VidAngel Solves Legal Conundrum, Maybe.

If you talked to me pretty much at all during the months of March and April of this year I’m sure I talked your ear off about the filtered streaming service VidAngel, and  it’s battle against Hollywood’s major studios. I did not hold a kind view of VidAngel at that time, and while I still have some major gripes with some of their advertising and marketing I have to admit that their new business model is one that I can get behind.

For those unaware, before VidAngel got “shut down”  users would effectively pay 1 dollar per film they wanted to watch through the service (2 dollars for HD versions) and you directly streamed from VidAngel. The new model is a monthly subscription (7.99/month) that uses the VidAngel filtering in conjunction with your Netflix, Amazon, or HBO subscription. So in order to use VidAngel you also need to have a subscription to one of these other streaming services.

This solves the critical legal problem that VidAngel previously had in that almost none of the movies offered on the platform were licensed and therefore were being streamed illegally according to  several major Hollywood studios. (Warner Bros, Fox, Disney, ya know little guys) VidAngel believed that the Family Movie Act of 2005 protected them, but that’s not so clear, hence the lawsuit that VidAngel is still fighting with Hollywood. Since the content being watched is coming straight from services like Netflix it’s all licensed and on the up and up. Now people are again able to remove any nasty or unpleasant material from Game of Thrones, (So the episodes are like 6 minutes each) they just have to actually pay HBO for it.

The switch to a monthly subscription is something that doesn’t really have any legal impact, but I’m still really fond of it because it’s so so so much simpler than the old model of buying a movie for twenty bucks and then getting nineteen dollars back so long as I “returned” the movie within a 48 (maybe 24, I don’t remember) hours period so that VidAngel could technically say that I “owned” the movie because they legally couldn’t call it renting even though the model was very obviously a renting model.

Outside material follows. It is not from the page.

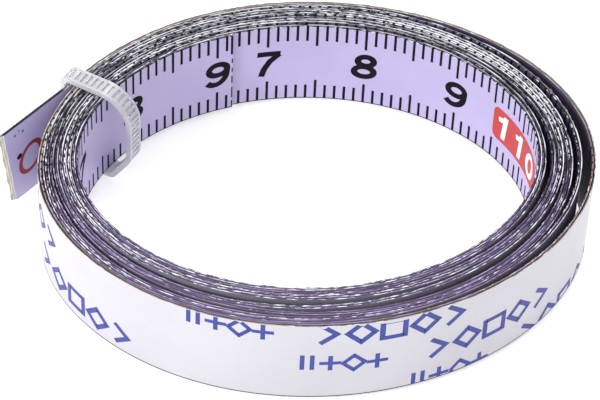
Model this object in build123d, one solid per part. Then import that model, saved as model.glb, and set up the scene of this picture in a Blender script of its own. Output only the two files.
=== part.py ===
from build123d import *
import os
from math import cos, radians, sin

# A self-adhesive ruler tape, coiled with its scale inward and held by one cable tie.
# Lengths are millimetres and angles are degrees. Z is up and the coil lies on its edge.
# The tape is a spiral: "turned" counts the degrees it has turned from its inner end,
# and "normal" is the direction its outward face looks in, seen from above.

# ---- the tape itself ----
tape_width = 10.0
scale_thickness = 0.15
adhesive_thickness = 0.14
liner_thickness = 0.10
tape_thickness = scale_thickness + adhesive_thickness + liner_thickness

# ---- how the tape is wound ----
wrap_pitch = 0.407
ring_radius = 19.76
oval_along_x = 2.34
oval_along_diagonal = 0.60
inner_end_normal = 109.9
free_end_normal = 142.0
whole_turns = 9
turned_total = 360 * whole_turns + free_end_normal - inner_end_normal
arc_count = 273
turned_per_arc = turned_total / arc_count
small_turn = 0.01

# Where the wraps stand off each other: the normal at the middle of the gap, half its spread,
# its width in mm, and how many wraps lie inside it.
loose_places = [
    (-5, 85, 0.50, 2),
    (12, 85, 0.50, 7),
    (2, 100, 0.95, 8),
    (305, 65, 0.60, 5),
    (262, 70, 0.60, 4),
    (240, 75, 0.45, 6),
    (197, 37, 0.12, 7),
    (198, 38, 0.16, 8),
]

# ---- the free end, which leaves the coil in a straight line ----
free_length = 13.2
free_end_slant = 1.3
free_root = 6.2
joint_gap = 0.16
torn_lip = 0.45
peel_gap = 0.05

# ---- the cable tie ----
tie_normal = 148.1
tie_plane_turn = 4.5
strap_width = 1.9
strap_thickness = 0.55
loop_inner_bow = -2.45
loop_outer = 4.63
loop_top = tape_width + 0.25
loop_bottom = -0.06
loop_foot = -0.5
loop_bow_foot = 3.0
shoulder_radius = 3.0
knee_radius = 2.2
corner_radius = 0.4
rib_pitch = 0.62
pocket_length = 0.3
pocket_width = 1.3
pocket_depth = 0.18
head_depth = 2.6
head_width = 3.7
head_height = 3.4
head_bottom = loop_bottom - strap_thickness
head_edge_radius = 0.4
slot_width = 2.3
slot_height = 2.0
slot_bottom = head_bottom + 0.85
strap_end_gap = 0.1
pawl_width = 1.7
pawl_length = 1.8
pawl_thickness = 0.6
pawl_gap = 0.15
pawl_tooth_height = 0.3
pawl_tooth_count = 3


def outward(normal):
    return Vector(cos(radians(normal)), sin(radians(normal)), 0)


def forward(normal):
    return Vector(-sin(radians(normal)), cos(radians(normal)), 0)


def stand_off(turned):
    """How far the loose places inside this point push the tape outward."""
    total = 0.0
    for middle, spread, gap_width, wraps_inside in loose_places:
        from_middle = (inner_end_normal + turned - middle + 180) % 360 - 180
        first_middle = (middle - inner_end_normal) % 360 + 360 * wraps_inside
        if abs(from_middle) < spread and turned - from_middle > first_middle - 1:
            total += gap_width * cos(radians(90 * from_middle / spread)) ** 2
    return total


def wall_distance(turned):
    """Distance from the ring's middle to the tangent line of the printed face."""
    twice = radians(2 * (inner_end_normal + turned))
    oval = oval_along_x * cos(twice) + oval_along_diagonal * sin(twice)
    return ring_radius + wrap_pitch * turned / 360 + oval + stand_off(turned)


def wall_slope(turned):
    rise = wall_distance(turned + small_turn) - wall_distance(turned - small_turn)
    return rise / radians(2 * small_turn)


def wall_point(turned):
    normal = inner_end_normal + turned
    return outward(normal) * wall_distance(turned) + forward(normal) * wall_slope(turned)


def spiral_arcs():
    """The printed face as arcs that meet smoothly: middle, radius, first normal."""
    arcs = []
    point = wall_point(0)
    for number in range(arc_count):
        start = number * turned_per_arc
        end = start + turned_per_arc
        ends_and_middle = [wall_distance(start), wall_distance((start + end) / 2), wall_distance(end)]
        mean_distance = (ends_and_middle[0] + 4 * ends_and_middle[1] + ends_and_middle[2]) / 6
        bend = (wall_slope(end) - wall_slope(start)) / radians(turned_per_arc)
        radius = mean_distance + bend
        first_normal = inner_end_normal + start
        middle = point - outward(first_normal) * radius
        arcs.append((middle, radius, first_normal))
        point = middle + outward(first_normal + turned_per_arc) * radius
    return arcs, point


arcs, free_start = spiral_arcs()
free_normal = inner_end_normal + turned_total


def strip_face_edges(depth):
    """One face of the wound strip, from the inner end to the joint with the free end."""
    edges = []
    for middle, radius, first_normal in arcs:
        edges.append(CenterArc(middle, radius + depth, first_normal, turned_per_arc))
    straight = free_root - joint_gap / 2
    start = free_start + outward(free_normal) * depth
    edges.append(Line(start, start + forward(free_normal) * straight))
    return edges


def wound_strip(inner_depth, outer_depth):
    inner_edges = strip_face_edges(inner_depth)
    outer_edges = strip_face_edges(outer_depth)
    inner_start = inner_edges[0] @ 0
    outer_start = outer_edges[0] @ 0
    end_cap = Line(inner_edges[-1] @ 1, outer_edges[-1] @ 1)
    outline = inner_edges + [end_cap] + outer_edges[::-1] + [Line(outer_start, inner_start)]
    return extrude(make_face(outline), amount=tape_width, dir=(0, 0, 1))


def free_strip(inner_depth, outer_depth, extra_length):
    """A flat strip past the joint, cut on a slant across its end."""
    root = free_root + joint_gap / 2
    top_end = free_length + extra_length
    bottom_end = top_end - free_end_slant
    corners = [(root, 0), (bottom_end, 0), (top_end, tape_width), (root, tape_width)]
    side = Plane(origin=free_start + outward(free_normal) * inner_depth,
                 x_dir=forward(free_normal), z_dir=outward(free_normal))
    flat = side * make_face(Polyline(*corners, close=True))
    return extrude(flat, amount=outer_depth - inner_depth, dir=outward(free_normal))


def tie_location():
    """The tie's own frame: X outward through the bundle, Y along the tape, Z up."""
    inner_wall = wall_point(tie_normal - inner_end_normal)
    return Location(inner_wall) * Rotation(0, 0, tie_normal + tie_plane_turn)


def loop_outline():
    """The hole of the tie's loop, seen along the tape."""
    corners = [
        (loop_outer, loop_top),
        (loop_inner_bow, loop_top),
        (loop_inner_bow, loop_bow_foot),
        (loop_foot, loop_bottom),
        (loop_outer, loop_bottom),
    ]
    outline = make_face(Polyline(*corners, close=True))
    radii = [corner_radius, shoulder_radius, knee_radius, corner_radius, corner_radius]
    for (across, up), radius in zip(corners, radii):
        nearest = outline.vertices().sort_by_distance((across, up, 0))[0]
        outline = fillet(nearest, radius)
    return outline


def strap_pockets(outer_outline):
    """The hollows between the ribs, on the strap's outer face."""
    path = outer_outline.faces()[0].outer_wire()
    count = int(path.length / rib_pitch)
    pocket = Box(pocket_length, 2 * pocket_depth, pocket_width)
    pockets = []
    for number in range(count):
        share = (number + 0.5) / count
        point = path @ share
        along = path % share
        beside_head = point.X > loop_outer and head_bottom - rib_pitch < point.Y
        if beside_head and point.Y < head_bottom + head_height + rib_pitch:
            continue
        pockets.append(Plane(origin=point, x_dir=along, z_dir=(0, 0, 1)) * pocket)
    return pockets


def make_cable_tie():
    hole = loop_outline()
    outer_outline = offset(hole, strap_thickness, kind=Kind.ARC)
    band = extrude(outer_outline - hole, amount=strap_width / 2, both=True)
    band = band - strap_pockets(outer_outline)
    band = Rot(90, 0, 0) * band

    head_inner = loop_outer + strap_thickness - 0.2
    head_middle = head_inner + head_depth / 2
    head = Pos(head_middle, 0, head_bottom + head_height / 2) * Box(head_depth, head_width, head_height)
    upright = head.edges().filter_by(Axis.Z)
    head = fillet(upright.group_by(Axis.X)[-1], head_edge_radius)
    slot_depth = head_depth - 0.2
    slot_middle = head_inner + head_depth - slot_depth / 2
    slot = Pos(slot_middle, 0, slot_bottom + slot_height / 2) * Box(slot_depth, slot_width, slot_height)
    strap_end = Pos(head_middle, 0, slot_bottom + strap_end_gap + strap_thickness / 2) * Box(
        head_depth, strap_width, strap_thickness)
    return band + (head - slot) + strap_end


def make_tie_pawl():
    """The springy tongue in the head's slot, with teeth that bite on the strap's ribs."""
    top = slot_bottom + slot_height - pawl_gap
    outer = loop_outer + strap_thickness - 0.2 + head_depth - 0.4
    inner = outer - pawl_length
    base = top - pawl_thickness
    tooth_run = (outer - inner) / (pawl_tooth_count + 1)
    corners = [(outer, top), (inner, top), (inner, base)]
    for tooth in range(pawl_tooth_count):
        corners.append((inner + tooth * tooth_run, base - pawl_tooth_height))
        corners.append((inner + (tooth + 1) * tooth_run, base))
    corners.append((outer, base))
    side = make_face(Plane.XZ * Polyline(*corners, close=True))
    return extrude(side, amount=pawl_width / 2, both=True)


adhesive_start = scale_thickness
liner_start = scale_thickness + adhesive_thickness

parts = {
    "scale_tape": wound_strip(0, scale_thickness),
    "adhesive_layer": wound_strip(adhesive_start, liner_start),
    "release_liner": wound_strip(liner_start, tape_thickness),
    "scale_tape_end": free_strip(0, scale_thickness, 0),
    "adhesive_end": free_strip(adhesive_start, liner_start, torn_lip / 2),
    "liner_end": free_strip(liner_start + peel_gap, tape_thickness + peel_gap, torn_lip),
    "cable_tie": tie_location() * make_cable_tie(),
    "tie_pawl": tie_location() * make_tie_pawl(),
}

# The whole object is moved so that the middle of its footprint is the origin.
boxes = [shape.bounding_box() for shape in parts.values()]
middle_x = (min(box.min.X for box in boxes) + max(box.max.X for box in boxes)) / 2
middle_y = (min(box.min.Y for box in boxes) + max(box.max.Y for box in boxes)) / 2
to_origin = Pos(-middle_x, -middle_y, -min(box.min.Z for box in boxes))

os.makedirs("parts", exist_ok=True)
for name, shape in parts.items():
    export_step(to_origin * shape, f"parts/{name}.step")
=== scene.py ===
from bisect import bisect_right
from math import ceil, cos, pi, radians, sin

import bmesh
import bpy
from mathutils import Matrix, Vector

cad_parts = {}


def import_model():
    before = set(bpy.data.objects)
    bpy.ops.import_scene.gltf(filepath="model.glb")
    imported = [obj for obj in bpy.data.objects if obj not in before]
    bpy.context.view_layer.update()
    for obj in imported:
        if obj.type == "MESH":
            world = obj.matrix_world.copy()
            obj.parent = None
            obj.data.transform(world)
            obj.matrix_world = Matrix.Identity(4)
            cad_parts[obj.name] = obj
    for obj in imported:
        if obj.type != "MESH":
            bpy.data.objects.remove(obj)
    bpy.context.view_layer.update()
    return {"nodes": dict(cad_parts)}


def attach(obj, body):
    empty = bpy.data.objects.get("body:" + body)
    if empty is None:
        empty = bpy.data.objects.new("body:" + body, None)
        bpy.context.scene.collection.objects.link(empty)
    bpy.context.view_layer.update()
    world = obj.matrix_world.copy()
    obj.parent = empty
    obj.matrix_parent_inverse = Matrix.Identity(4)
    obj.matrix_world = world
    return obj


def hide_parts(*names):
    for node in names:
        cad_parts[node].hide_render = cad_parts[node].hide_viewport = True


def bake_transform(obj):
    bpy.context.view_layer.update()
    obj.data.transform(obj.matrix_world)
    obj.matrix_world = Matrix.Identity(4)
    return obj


# The looks of a coiled self-adhesive ruler tape, held by a cable tie.
# Lengths here are millimetres until to_frame() turns them into the frame's metres.
# "along" is the distance along the printed face from the tape's inner end, "depth" is how far
# a point lies behind the printed face, and "height" is measured up from the tape's lower edge.

MM = 0.001
ring_offset = (1.1006, 0.4572, 0.61)

# ---- the tape: the same spiral as the CAD part ----
tape_width = 10.0
scale_thickness = 0.15
adhesive_thickness = 0.14
liner_thickness = 0.10
tape_thickness = scale_thickness + adhesive_thickness + liner_thickness
liner_start = scale_thickness + adhesive_thickness
wrap_pitch = 0.407
ring_radius = 19.76
oval_along_x = 2.34
oval_along_diagonal = 0.60
inner_end_normal = 109.9
free_end_normal = 142.0
whole_turns = 9
turned_total = 360 * whole_turns + free_end_normal - inner_end_normal
arc_count = 273
turned_per_arc = turned_total / arc_count
small_turn = 0.01
# Where wraps stand apart: direction, spread to each side, gap there, and wraps inside the gap.
loose_places = [
    (-5, 85, 0.50, 2),
    (12, 85, 0.50, 7),
    (2, 100, 0.95, 8),
    (305, 65, 0.60, 5),
    (262, 70, 0.60, 4),
    (240, 75, 0.45, 6),
    (197, 37, 0.12, 7),
    (198, 38, 0.16, 8),
]
free_length = 13.2
free_end_slant = 1.3
free_root = 6.2
torn_lip = 0.45
adhesive_inset = 0.28

# ---- the print on the scale ----
scale_at_inner_end = 1191.65
ink_lift = 0.009
tick_thickness = 0.27
short_tick = 1.9
long_tick = 2.6
rim_height = 0.11
tick_on_edge = 0.22
numeral_height = 3.4
numeral_middle = 5.08
numeral_slant = 0.10
numeral_squeeze = 1.38
box_length = 10.0
box_height = 4.3
box_corner = 0.8
box_numeral_height = 3.2
box_numeral_shift = 0.5


# ================= the spiral =================

def stand_off(turned):
    """How far the loose places inside this point push the tape outward."""
    total = 0.0
    for middle, spread, gap_width, wraps_inside in loose_places:
        from_middle = (inner_end_normal + turned - middle + 180) % 360 - 180
        first_middle = (middle - inner_end_normal) % 360 + 360 * wraps_inside
        if abs(from_middle) < spread and turned - from_middle > first_middle - 1:
            total += gap_width * cos(radians(90 * from_middle / spread)) ** 2
    return total


def wall_distance(turned):
    """Distance from the ring's middle to the tangent line of the printed face."""
    twice = radians(2 * (inner_end_normal + turned))
    oval = oval_along_x * cos(twice) + oval_along_diagonal * sin(twice)
    return ring_radius + wrap_pitch * turned / 360 + oval + stand_off(turned)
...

VidAngel isn’t totally out of the woods yet though, as I mentioned they do still have a legal battle with the major Hollywood studios that will have to be dealt with and while they are in a much better spot legally they are at least partially at the whims of streaming services like Netflix who have not given their blessing according to this article from Variety. Other streaming services could alter their services to prevent VidAngel from filtering their content. Although personally I’m inclined to think that companies like Netflix are unwilling to give their blessing at this time has more to do with the currently still open lawsuit and not as much about the new filtering model.

Never the less this is a big step forward for VidAngel and a win for anyone who wants their media filtered. Peace out folks.